Reconstructing arrival processes to discrete queueing systems by inverse load transformation

Abstract

In this article we propose methods to estimate the parameters of arrival processes to G/ D/1 queueing systems only based on observed departures from the system. The derived estimates can be used for performance evaluation and capacity planning in cases where the arrival process is not observable directly. Instead, only the departure process modified at the (last) server needs to be observed. Concerning the arrival process we begin by focusing on the normally distributed number of arrivals per interval and on autoregressive processes.

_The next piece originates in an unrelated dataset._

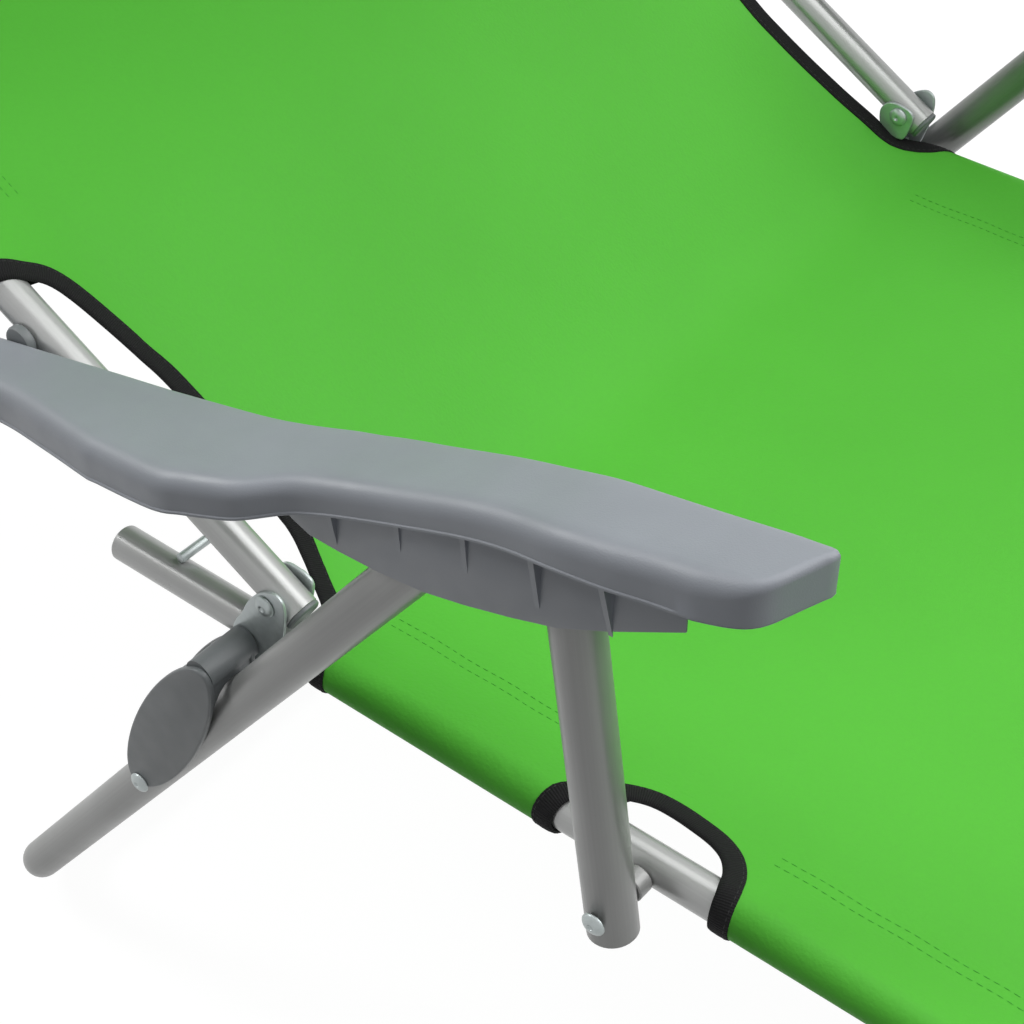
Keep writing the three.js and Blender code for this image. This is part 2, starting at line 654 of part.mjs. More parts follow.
function addSling() {
  const seatSection = clothSection(railY, railRadius, SEAM_INSET, CLOTH_SAG, CLOTH);
  const landing = onBack(CLOTH_LANDING);
  const turn = new THREE.Vector3(CLOTH_BREAK, 0, railZ);
  const climb = landing.clone().sub(turn).normalize();
  const split = turn.clone().addScaledVector(climb, CLOTH_SPLIT);
  const hem = onFootrest(FOOTREST_LENGTH - HEM_SETBACK);
  const openings = [
    cutout(HINGE_CUTOUT_CENTRE, HINGE_CUTOUT_HALF_LENGTH, HINGE_CUTOUT_DEPTH),
    cutout(POST_SETBACK - POST_CUTOUT_SHIFT, POST_CUTOUT_HALF_LENGTH, POST_CUTOUT_DEPTH),
    cutout(frontLegX, POST_CUTOUT_HALF_LENGTH, POST_CUTOUT_DEPTH),
  ];
  const cutters = openings.flatMap((opening) => [opening, mirrored(opening)]);
  const bends = [CLOTH_BREAK_RADIUS, KNEE_RADIUS];
  const seat = clothSweep(seatSection, [split, turn, knee, hem], bends);
  add('sling_seat', cut(seat, ...cutters), greenCloth);
  const lower = split.clone().addScaledVector(climb, 2 * GAP);
  const upper = onBack(BACK_LENGTH - HEM_SETBACK);
  const back = clothSweep(seatSection, [upper, landing, lower], CLOTH_BREAK_RADIUS);
  add('sling_back', cut(back, cutters[0], cutters[1]), greenCloth);
}

// Canopy: a bent frame on two hubs, with one curved sheet over it.
function addCanopy() {
  const hub = onBack(hubDistance);
  const sleeve = railRadius + CLOTH_GAP + CLOTH + GAP;
  const clampFace = railY + sleeve + CANOPY_CLAMP_WALL;
  const armY = clampFace + CANOPY_EYE_GAP + CANOPY_TUBE_DIAMETER / 2;
  const ends = [onBack(hubDistance - CANOPY_HUB_RADIUS),
    onBack(hubDistance + CANOPY_HUB_RADIUS)].map((point) => offset(point, railY));
  const ring = circle({ x: 0, z: 0 }, sleeve + CANOPY_CLAMP_WALL);
  ring.holes.push(new THREE.Path().absarc(0, 0, sleeve, 0, 2 * Math.PI, true));
  const collar = new THREE.ExtrudeGeometry(ring, {
    extrudePath: new BentPath(ends, 0), steps: 1, curveSegments: 2 * CURVE_STEPS,
  });
  const inboard = new THREE.BoxGeometry(8 * sleeve, 4 * sleeve, 8 * sleeve);
  inboard.translate(hub.x, railY - 2 * sleeve, hub.z);
  const clamp = cut(collar, inboard);
  const bossStart = clampFace - CANOPY_CLAMP_WALL / 2;
  const boss = bar(hub, bossStart, clampFace + CANOPY_CLAMP_WALL, CANOPY_HUB_RADIUS);
  const studEnd = armY + CANOPY_TUBE_DIAMETER / 2 + GAP;
  const stud = bar(hub, clampFace, studEnd + PLATE / 2, pinRadius);
  const cap = bar(hub, studEnd, studEnd + 2 * PLATE, CANOPY_HUB_RADIUS - 2 * PLATE);
  addPair('canopy_hub', join(clamp, boss, stud, cap), darkPlastic);

  const lean = radians(CANOPY_LEAN);
  const fall = radians(CANOPY_FALL);
  const upwards = new THREE.Vector3(Math.sin(lean), 0, Math.cos(lean));
  const forwards = new THREE.Vector3(Math.cos(fall), 0, -Math.sin(fall));
  const shoulder = hub.clone().addScaledVector(upwards, CANOPY_RISE);
  const frontEnd = shoulder.clone().addScaledVector(forwards, CANOPY_REACH - CANOPY_BOW_RADIUS);
  const armStart = hub.clone().addScaledVector(upwards, CANOPY_EYE_RADIUS / 2);
  const armCorners = [armStart, shoulder, frontEnd].map((point) => offset(point, armY));
  const arm = tube(armCorners, CANOPY_TUBE_DIAMETER, CANOPY_BEND_RADIUS);
  const eyeHalf = CANOPY_TUBE_DIAMETER / 2 - GAP;
  const eye = plate(circle(hub, CANOPY_EYE_RADIUS), armY - eyeHalf, armY + eyeHalf);
  addPair('canopy_arm', cut(join(arm, eye), bore(hub)), legTube);
  add('canopy_bow', bow(frontEnd, forwards, armY, CANOPY_TUBE_DIAMETER, CANOPY_BOW_RADIUS), legTube);
  const tubeRadius = CANOPY_TUBE_DIAMETER / 2;
  const rearBar = hub.clone().addScaledVector(upwards, CANOPY_REAR_BAR);
  const barEnd = armY - tubeRadius - GAP;
  const barEnds = [offset(rearBar, -barEnd), offset(rearBar, barEnd)];
  add('canopy_rear_bar', tube(barEnds, CANOPY_TUBE_DIAMETER), legTube);

  const section = clothSection(armY, tubeRadius, CANOPY_SEAM_INSET, CANOPY_SAG, CANOPY_CLOTH);
  const hem = hub.clone().addScaledVector(upwards, CANOPY_REAR_BAR + CANOPY_TUBE_DIAMETER);
  const sheet = clothSweep(section, [hem, shoulder, frontEnd], CANOPY_BEND_RADIUS);
  add('canopy_cloth', sheet, greenCloth);
}

addSeatFrame();
addHinges();
addPosts();
addLegFrame('rear_leg', legPivot, onLeg(legBarZ), legY, LEG_BEND_RADIUS);
addJaws();
addFrontLeg();
addArmrests();
addBackFrame();
addSling();
addCanopy();

// The origin is on the ground, in the middle of the lounger's length and width.
const extent = new THREE.Box3().setFromObject(lounger);
lounger.position.set(-(extent.min.x + extent.max.x) / 2, 0, HINGE_HEIGHT);
lounger.updateMatrixWorld(true);

export default lounger;
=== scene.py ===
"""Dresses the frame of a folding sun lounger: sling, tubes, armrests, jaws, fittings and canopy."""
import json
import math

import bmesh
import bpy
import numpy as np
from mathutils import Matrix, Vector
from mathutils.geometry import delaunay_2d_cdt


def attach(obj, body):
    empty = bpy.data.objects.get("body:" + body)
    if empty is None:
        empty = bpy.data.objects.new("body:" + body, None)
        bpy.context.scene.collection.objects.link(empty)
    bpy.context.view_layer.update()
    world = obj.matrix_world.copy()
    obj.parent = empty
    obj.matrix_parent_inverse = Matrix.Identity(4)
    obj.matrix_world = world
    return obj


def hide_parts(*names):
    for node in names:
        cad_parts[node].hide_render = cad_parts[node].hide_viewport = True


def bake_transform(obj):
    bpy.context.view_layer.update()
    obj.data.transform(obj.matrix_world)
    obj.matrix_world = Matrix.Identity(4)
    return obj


bl_info = {
    "name": "Sun lounger with canopy",
    "version": (1, 0, 0),
    "blender": (4, 5, 0),
    "location": "View3D > Sidebar > Lounger",
    "description": "Makes the cloth, tubes, armrests and fittings of a folding sun lounger",
    "category": "Object",
}

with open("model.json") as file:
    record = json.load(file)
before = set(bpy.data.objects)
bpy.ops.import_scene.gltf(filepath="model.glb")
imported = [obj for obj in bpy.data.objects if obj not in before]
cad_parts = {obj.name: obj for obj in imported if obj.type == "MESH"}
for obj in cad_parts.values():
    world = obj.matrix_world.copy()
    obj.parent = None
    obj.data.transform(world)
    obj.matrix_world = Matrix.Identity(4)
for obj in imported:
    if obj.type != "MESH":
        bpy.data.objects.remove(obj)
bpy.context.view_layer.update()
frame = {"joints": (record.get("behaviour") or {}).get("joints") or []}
JOINTS = {joint["name"]: Vector(joint["pos_m"]) for joint in frame["joints"]}
HINGE = JOINTS["back_fold"]
MM = 0.001
HANDS = ("left", "right")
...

Both classes can be used to model traffic in communication networks on links with a high degree of aggregation. In the case of autoregressive processes we apply the Tobit regression model in order to derive accurate estimates of all parameters of the arrival process. We then continue by generalizing the estimation procedures to correlated arrival processes by using the Buckley–James Estimator. The results are presented for the single G/ D/1 queue but are then generalized to the more realistic scenario of sequences of queues with possibly varying bottleneck capacity. The latter especially permits the modeling of effects due to interfering cross traffic. We show how the derived estimates can be used for performance evaluation or capacity planning based on effective bandwidth theory. Finally, we demonstrate that the estimation procedures can be utilized within wireless networks by means of a detailed simulation model.